Project: Caring Wood
Architects: James Macdonald Wright and Niall Maxwell
Location: Kent, United Kingdom
Photographs by: James Morris, Heiko Prigge
James Macdonald Wright and Niall Maxwell have designed the Caring Wood home located in the English countryside. It is a home designed for three generations of the same family, with the focus on dedicated spaces for private and communal purpose.
Caring Wood is an extensive country home for three generations of the same family, incorporating formal, communal and private spaces. Set in 84 acres in Kent, its brief was twofold: to embody the spirit of the English country house and estate in a design that would embrace its context and landscape; and to provide a sustainable home for life, both in the sense of carbon neutrality and in terms of a flexible design that can accommodate an entire family and evolve with them, potential being extended for future generations.

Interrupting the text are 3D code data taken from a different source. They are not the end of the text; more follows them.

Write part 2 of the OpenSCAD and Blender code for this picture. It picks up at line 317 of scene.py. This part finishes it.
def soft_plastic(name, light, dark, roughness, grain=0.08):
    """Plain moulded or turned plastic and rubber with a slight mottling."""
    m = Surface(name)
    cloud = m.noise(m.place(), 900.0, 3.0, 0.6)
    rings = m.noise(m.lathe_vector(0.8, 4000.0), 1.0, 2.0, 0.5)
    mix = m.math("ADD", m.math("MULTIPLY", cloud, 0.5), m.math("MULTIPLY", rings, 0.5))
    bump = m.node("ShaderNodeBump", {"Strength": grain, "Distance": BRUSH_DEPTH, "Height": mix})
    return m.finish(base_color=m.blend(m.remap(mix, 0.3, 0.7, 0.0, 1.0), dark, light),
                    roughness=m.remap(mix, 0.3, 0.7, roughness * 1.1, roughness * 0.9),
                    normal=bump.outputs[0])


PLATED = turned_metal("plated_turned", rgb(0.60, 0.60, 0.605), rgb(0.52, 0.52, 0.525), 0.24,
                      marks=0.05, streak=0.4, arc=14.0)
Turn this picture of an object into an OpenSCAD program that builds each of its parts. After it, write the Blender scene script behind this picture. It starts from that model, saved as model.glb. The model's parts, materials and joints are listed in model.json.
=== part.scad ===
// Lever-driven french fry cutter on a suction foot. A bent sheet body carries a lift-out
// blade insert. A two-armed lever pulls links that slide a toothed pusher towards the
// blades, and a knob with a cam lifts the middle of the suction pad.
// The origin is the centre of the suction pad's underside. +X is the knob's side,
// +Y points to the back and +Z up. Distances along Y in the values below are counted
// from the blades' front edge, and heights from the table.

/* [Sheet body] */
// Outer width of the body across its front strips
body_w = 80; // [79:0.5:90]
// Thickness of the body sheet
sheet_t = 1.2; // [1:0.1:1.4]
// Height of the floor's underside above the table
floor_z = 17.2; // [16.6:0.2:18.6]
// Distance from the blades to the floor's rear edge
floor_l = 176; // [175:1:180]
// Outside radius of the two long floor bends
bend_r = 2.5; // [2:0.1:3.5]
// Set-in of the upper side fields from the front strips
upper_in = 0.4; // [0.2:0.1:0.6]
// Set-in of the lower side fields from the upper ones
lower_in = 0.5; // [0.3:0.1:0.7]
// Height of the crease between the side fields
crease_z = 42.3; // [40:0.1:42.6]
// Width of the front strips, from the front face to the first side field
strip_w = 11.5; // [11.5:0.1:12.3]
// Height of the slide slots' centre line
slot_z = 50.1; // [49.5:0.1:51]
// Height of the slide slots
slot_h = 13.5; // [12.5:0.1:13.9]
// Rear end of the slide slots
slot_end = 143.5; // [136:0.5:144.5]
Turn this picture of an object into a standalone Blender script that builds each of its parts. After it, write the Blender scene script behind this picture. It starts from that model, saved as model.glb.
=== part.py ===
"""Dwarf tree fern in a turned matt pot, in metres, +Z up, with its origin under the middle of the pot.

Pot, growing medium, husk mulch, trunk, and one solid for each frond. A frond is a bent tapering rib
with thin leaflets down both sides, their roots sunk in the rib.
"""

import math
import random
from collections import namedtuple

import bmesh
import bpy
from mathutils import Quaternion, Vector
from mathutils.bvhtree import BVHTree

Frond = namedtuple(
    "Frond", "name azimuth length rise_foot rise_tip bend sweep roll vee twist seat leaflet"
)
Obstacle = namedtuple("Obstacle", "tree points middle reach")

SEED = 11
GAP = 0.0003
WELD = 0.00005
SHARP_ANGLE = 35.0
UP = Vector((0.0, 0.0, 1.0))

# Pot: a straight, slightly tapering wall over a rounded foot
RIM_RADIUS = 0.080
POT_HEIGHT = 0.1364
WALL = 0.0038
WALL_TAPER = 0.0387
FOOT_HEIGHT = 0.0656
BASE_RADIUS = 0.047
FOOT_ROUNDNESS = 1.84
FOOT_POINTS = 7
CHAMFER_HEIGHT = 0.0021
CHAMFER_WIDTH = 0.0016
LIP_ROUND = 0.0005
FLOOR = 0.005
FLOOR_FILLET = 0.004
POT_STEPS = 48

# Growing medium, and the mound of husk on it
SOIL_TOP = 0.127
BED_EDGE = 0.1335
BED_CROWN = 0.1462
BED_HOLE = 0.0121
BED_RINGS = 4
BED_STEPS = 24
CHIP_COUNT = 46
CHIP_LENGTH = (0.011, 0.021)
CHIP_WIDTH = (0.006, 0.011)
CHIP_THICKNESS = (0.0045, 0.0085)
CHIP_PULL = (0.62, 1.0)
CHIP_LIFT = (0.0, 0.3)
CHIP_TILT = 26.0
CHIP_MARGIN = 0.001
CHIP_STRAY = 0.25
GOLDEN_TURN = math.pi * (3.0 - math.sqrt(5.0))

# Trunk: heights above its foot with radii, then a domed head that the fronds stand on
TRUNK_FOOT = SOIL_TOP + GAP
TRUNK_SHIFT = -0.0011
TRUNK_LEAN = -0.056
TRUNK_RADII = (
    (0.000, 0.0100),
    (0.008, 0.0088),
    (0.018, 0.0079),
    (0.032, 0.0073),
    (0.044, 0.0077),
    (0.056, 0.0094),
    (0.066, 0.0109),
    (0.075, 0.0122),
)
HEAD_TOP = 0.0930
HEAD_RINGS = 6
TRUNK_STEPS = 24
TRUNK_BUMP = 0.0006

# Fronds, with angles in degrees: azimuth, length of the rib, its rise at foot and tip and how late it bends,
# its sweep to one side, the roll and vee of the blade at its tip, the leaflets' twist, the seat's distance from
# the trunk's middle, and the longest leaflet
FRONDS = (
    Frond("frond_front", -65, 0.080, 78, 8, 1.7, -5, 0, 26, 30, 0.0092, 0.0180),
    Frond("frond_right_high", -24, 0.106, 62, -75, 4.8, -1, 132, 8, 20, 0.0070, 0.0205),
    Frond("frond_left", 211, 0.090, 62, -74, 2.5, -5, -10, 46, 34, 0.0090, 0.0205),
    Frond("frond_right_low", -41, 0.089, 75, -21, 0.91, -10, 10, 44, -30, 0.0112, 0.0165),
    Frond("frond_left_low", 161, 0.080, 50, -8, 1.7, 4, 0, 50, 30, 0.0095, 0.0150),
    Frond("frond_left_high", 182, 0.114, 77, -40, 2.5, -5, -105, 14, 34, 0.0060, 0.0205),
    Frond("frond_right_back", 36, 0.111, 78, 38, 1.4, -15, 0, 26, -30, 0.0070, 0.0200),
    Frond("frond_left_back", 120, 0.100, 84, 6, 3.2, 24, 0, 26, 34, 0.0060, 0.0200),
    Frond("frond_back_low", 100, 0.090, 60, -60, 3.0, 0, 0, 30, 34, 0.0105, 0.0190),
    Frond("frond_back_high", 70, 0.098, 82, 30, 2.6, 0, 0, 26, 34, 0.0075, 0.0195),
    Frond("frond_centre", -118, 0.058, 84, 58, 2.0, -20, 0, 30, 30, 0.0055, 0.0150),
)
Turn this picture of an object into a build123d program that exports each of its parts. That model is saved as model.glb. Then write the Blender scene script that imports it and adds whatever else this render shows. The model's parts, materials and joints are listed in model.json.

Having worked together previously, James Macdonald Wright (of Macdonald Wright Architects) decided to collaborate with Niall Maxwell (of Rural Office for Architecture) to realize the design of Caring Wood. This project is the joint authorship of both architects.
The project program had three clear stages: groundworks, including access roads, quarrying for stone on site and construction of a lake; the main contract, incorporating the house and the estate manager’s cottage; and the landscaping. The project was subject to a rigorous planning process to achieve consent under PPS7*.
Geometry and setting
Macdonald Wright was first tasked with finding a location within an hour’s drive of London. Substantial research resulted in the selection of a site that had been partially used for polytunnel agriculture and already had consent for a house. Up until 100 years ago, Caring Wood had been ancient woodland and so a key aim of the project became to return the land to its original wooded state. This has involved the planting of over 25,000 mixed native trees; the establishment of twenty acres of wildflower meadow; and creating an orchard of 500 cherry trees.
The client wanted the form of the house to reflect the notion of the family’s interdependence and independence through a ‘four in one’ and ‘four and one’ geometrical conceit. In response, the architects developed four equal, pronounced forms in pinwheel formation, rotating around an inner courtyard. Working with the Frank Lloyd Wright principle that “No house should ever be on a hill or on anything. It should be of the hill. Belonging to it…”, the architects ‘pushed’ the house over the site’s hill and rotated it to give an ever changing series of views and vantage points.
The fact that the house emerges from the hill also affects the way that it is seen on approach. In historic country house style, a sense of anticipation is created by providing a glimpse of the house and then restricting it. The final approach over the brow of the hill from the west and to the threshold allows the house to take control. It limits views and expresses its entrance.
Form and materials
Macdonald Wright researched and integrated the legacy of the English country house and the specifics of the Kentish vernacular to develop the site layout, palette and materials at Caring Wood, whilst Maxwell manipulated the geometry of the built form to evolve the striking configuration of clustered oast roofs around the hidden inner courtyard. The roofing is made up of 150,000 handmade peg tiles from Sussex on a CLT structure with wood fibre insulation. Other materials were sourced locally, including ragstone from Maidstone, coppiced chestnut cladding from Lewes and terracotta floor tiles from Ashford.
The roofs find expression from the inside of the house as well, giving magnitude to the ceilings of even modest-sized bedrooms and creating natural opportunities for light wells, the largest of which illuminates a monumental staircase descending from Caring Wood’s grand mezzanine area to the lower ground living quarters.
Interiors
Given the client’s twin passions of music and art, the brief for the interior included provision of a space that could accommodate a grand piano and seating for over 50 guests to enjoy private recitals and view sculpture and paintings. Thus one finds contrasting areas for entertaining on a grand scale in the mezzanine and more intimate family rooms, all pervaded with a sense of calm, enhanced by the free-flowing circulation, pared back aesthetic and continual views over the gentle contours and varied planting of the external landscape.
The internal courtyard has been designed as a contemplative ‘skyspace’. A counterpoint to the views over the surrounding land, this is a hidden spot, completely shut off from the house and landscape. The emphasis is on carefully crafted materials and harmonious colors – pale wood paneling, warm terracotta paving and the deep green of a central pond – and an uninterrupted view of the sky overhead.
Estate buildings
In addition to the main house, the architects have created an oast-roofed, ragstone-walled estate manager’s cottage which dialogues with the main house, set apart from it by mixed planting either side of a Ride. To the south of this is a green oak-framed, black-timbered barn, alongside a turfed photovoltaic bank, nestled into the contours of the site so as to reduce its impact on neighboring properties.